Please output the lines shown below exactly as they appear.

▶ _Data block_:
——————

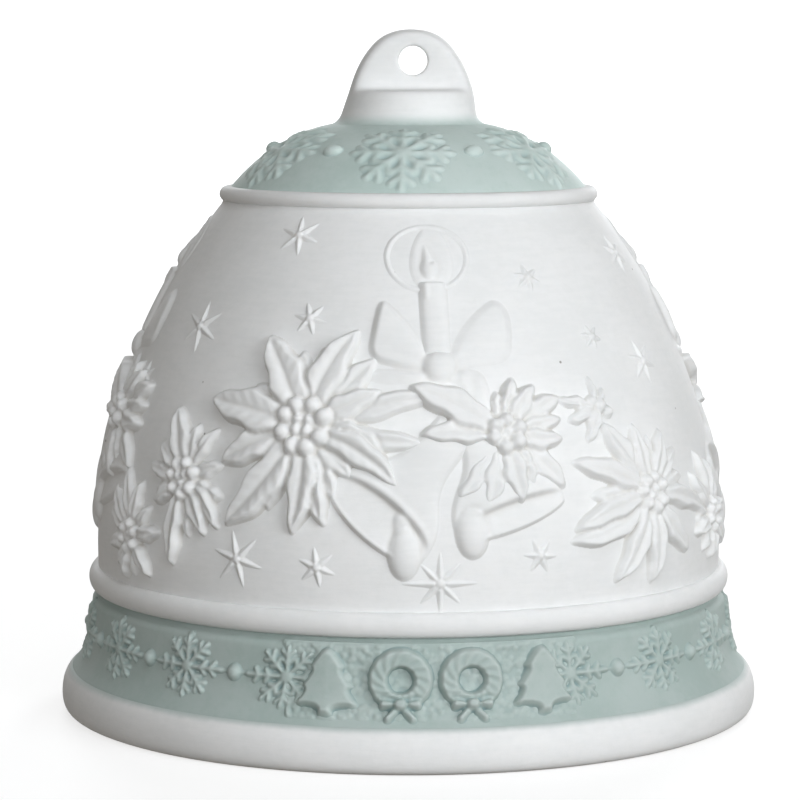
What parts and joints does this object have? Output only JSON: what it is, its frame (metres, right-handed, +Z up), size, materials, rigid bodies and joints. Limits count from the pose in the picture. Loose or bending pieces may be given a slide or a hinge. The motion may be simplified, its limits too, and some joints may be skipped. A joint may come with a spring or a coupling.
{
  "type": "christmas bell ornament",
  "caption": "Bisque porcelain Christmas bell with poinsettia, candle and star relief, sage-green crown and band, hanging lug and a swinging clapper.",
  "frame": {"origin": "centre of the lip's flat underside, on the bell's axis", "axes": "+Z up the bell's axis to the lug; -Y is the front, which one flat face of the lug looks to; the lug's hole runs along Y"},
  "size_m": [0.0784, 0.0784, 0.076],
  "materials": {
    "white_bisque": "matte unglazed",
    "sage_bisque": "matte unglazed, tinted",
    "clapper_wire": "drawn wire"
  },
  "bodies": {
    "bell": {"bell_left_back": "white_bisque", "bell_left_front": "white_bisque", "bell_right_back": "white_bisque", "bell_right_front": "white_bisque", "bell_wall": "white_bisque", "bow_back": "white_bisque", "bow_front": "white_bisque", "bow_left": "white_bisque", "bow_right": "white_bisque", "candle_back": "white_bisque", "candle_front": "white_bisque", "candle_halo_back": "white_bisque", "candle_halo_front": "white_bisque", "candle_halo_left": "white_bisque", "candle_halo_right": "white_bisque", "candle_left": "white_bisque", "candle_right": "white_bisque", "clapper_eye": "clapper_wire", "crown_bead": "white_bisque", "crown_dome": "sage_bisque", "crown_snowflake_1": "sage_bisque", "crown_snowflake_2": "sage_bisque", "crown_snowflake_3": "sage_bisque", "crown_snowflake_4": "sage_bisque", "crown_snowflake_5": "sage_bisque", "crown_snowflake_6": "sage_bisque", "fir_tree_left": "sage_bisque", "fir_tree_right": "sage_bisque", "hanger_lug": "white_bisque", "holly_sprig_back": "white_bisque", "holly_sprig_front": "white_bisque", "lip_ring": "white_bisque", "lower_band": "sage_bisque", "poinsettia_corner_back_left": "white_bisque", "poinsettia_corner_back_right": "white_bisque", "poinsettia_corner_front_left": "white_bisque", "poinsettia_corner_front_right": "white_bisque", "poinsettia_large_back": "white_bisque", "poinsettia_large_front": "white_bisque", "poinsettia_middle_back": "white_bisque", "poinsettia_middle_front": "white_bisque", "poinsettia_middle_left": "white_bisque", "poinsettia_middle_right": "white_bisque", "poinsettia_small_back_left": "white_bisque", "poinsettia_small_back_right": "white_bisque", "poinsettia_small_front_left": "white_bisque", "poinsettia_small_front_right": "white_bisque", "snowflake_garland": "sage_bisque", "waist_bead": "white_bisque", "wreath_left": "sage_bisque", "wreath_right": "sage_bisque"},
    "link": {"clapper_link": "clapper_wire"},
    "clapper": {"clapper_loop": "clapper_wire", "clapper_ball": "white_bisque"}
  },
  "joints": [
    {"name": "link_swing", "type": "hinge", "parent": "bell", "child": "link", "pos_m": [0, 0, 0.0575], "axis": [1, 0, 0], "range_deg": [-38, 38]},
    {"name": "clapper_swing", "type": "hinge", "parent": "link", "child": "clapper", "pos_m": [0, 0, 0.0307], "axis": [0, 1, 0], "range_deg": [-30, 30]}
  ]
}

——————

▶ _Full output_:
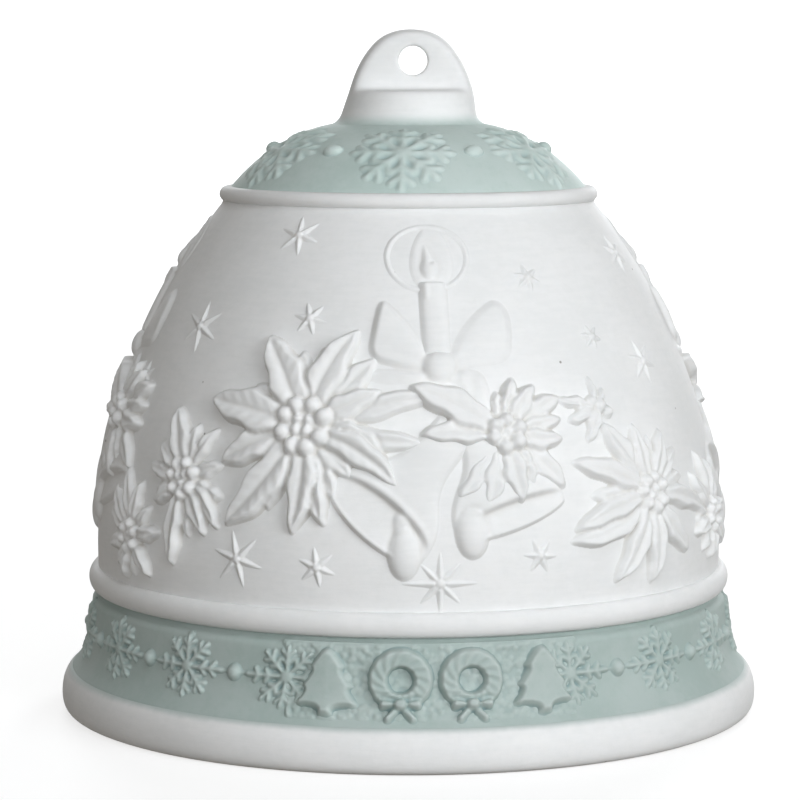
What parts and joints does this object have? Output only JSON: what it is, its frame (metres, right-handed, +Z up), size, materials, rigid bodies and joints. Limits count from the pose in the picture. Loose or bending pieces may be given a slide or a hinge. The motion may be simplified, its limits too, and some joints may be skipped. A joint may come with a spring or a coupling.
{
  "type": "christmas bell ornament",
  "caption": "Bisque porcelain Christmas bell with poinsettia, candle and star relief, sage-green crown and band, hanging lug and a swinging clapper.",
  "frame": {"origin": "centre of the lip's flat underside, on the bell's axis", "axes": "+Z up the bell's axis to the lug; -Y is the front, which one flat face of the lug looks to; the lug's hole runs along Y"},
  "size_m": [0.0784, 0.0784, 0.076],
  "materials": {
    "white_bisque": "matte unglazed",
    "sage_bisque": "matte unglazed, tinted",
    "clapper_wire": "drawn wire"
  },
  "bodies": {
    "bell": {"bell_left_back": "white_bisque", "bell_left_front": "white_bisque", "bell_right_back": "white_bisque", "bell_right_front": "white_bisque", "bell_wall": "white_bisque", "bow_back": "white_bisque", "bow_front": "white_bisque", "bow_left": "white_bisque", "bow_right": "white_bisque", "candle_back": "white_bisque", "candle_front": "white_bisque", "candle_halo_back": "white_bisque", "candle_halo_front": "white_bisque", "candle_halo_left": "white_bisque", "candle_halo_right": "white_bisque", "candle_left": "white_bisque", "candle_right": "white_bisque", "clapper_eye": "clapper_wire", "crown_bead": "white_bisque", "crown_dome": "sage_bisque", "crown_snowflake_1": "sage_bisque", "crown_snowflake_2": "sage_bisque", "crown_snowflake_3": "sage_bisque", "crown_snowflake_4": "sage_bisque", "crown_snowflake_5": "sage_bisque", "crown_snowflake_6": "sage_bisque", "fir_tree_left": "sage_bisque", "fir_tree_right": "sage_bisque", "hanger_lug": "white_bisque", "holly_sprig_back": "white_bisque", "holly_sprig_front": "white_bisque", "lip_ring": "white_bisque", "lower_band": "sage_bisque", "poinsettia_corner_back_left": "white_bisque", "poinsettia_corner_back_right": "white_bisque", "poinsettia_corner_front_left": "white_bisque", "poinsettia_corner_front_right": "white_bisque", "poinsettia_large_back": "white_bisque", "poinsettia_large_front": "white_bisque", "poinsettia_middle_back": "white_bisque", "poinsettia_middle_front": "white_bisque", "poinsettia_middle_left": "white_bisque", "poinsettia_middle_right": "white_bisque", "poinsettia_small_back_left": "white_bisque", "poinsettia_small_back_right": "white_bisque", "poinsettia_small_front_left": "white_bisque", "poinsettia_small_front_right": "white_bisque", "snowflake_garland": "sage_bisque", "waist_bead": "white_bisque", "wreath_left": "sage_bisque", "wreath_right": "sage_bisque"},
    "link": {"clapper_link": "clapper_wire"},
    "clapper": {"clapper_loop": "clapper_wire", "clapper_ball": "white_bisque"}
  },
  "joints": [
    {"name": "link_swing", "type": "hinge", "parent": "bell", "child": "link", "pos_m": [0, 0, 0.0575], "axis": [1, 0, 0], "range_deg": [-38, 38]},
    {"name": "clapper_swing", "type": "hinge", "parent": "link", "child": "clapper", "pos_m": [0, 0, 0.0307], "axis": [0, 1, 0], "range_deg": [-30, 30]}
  ]
}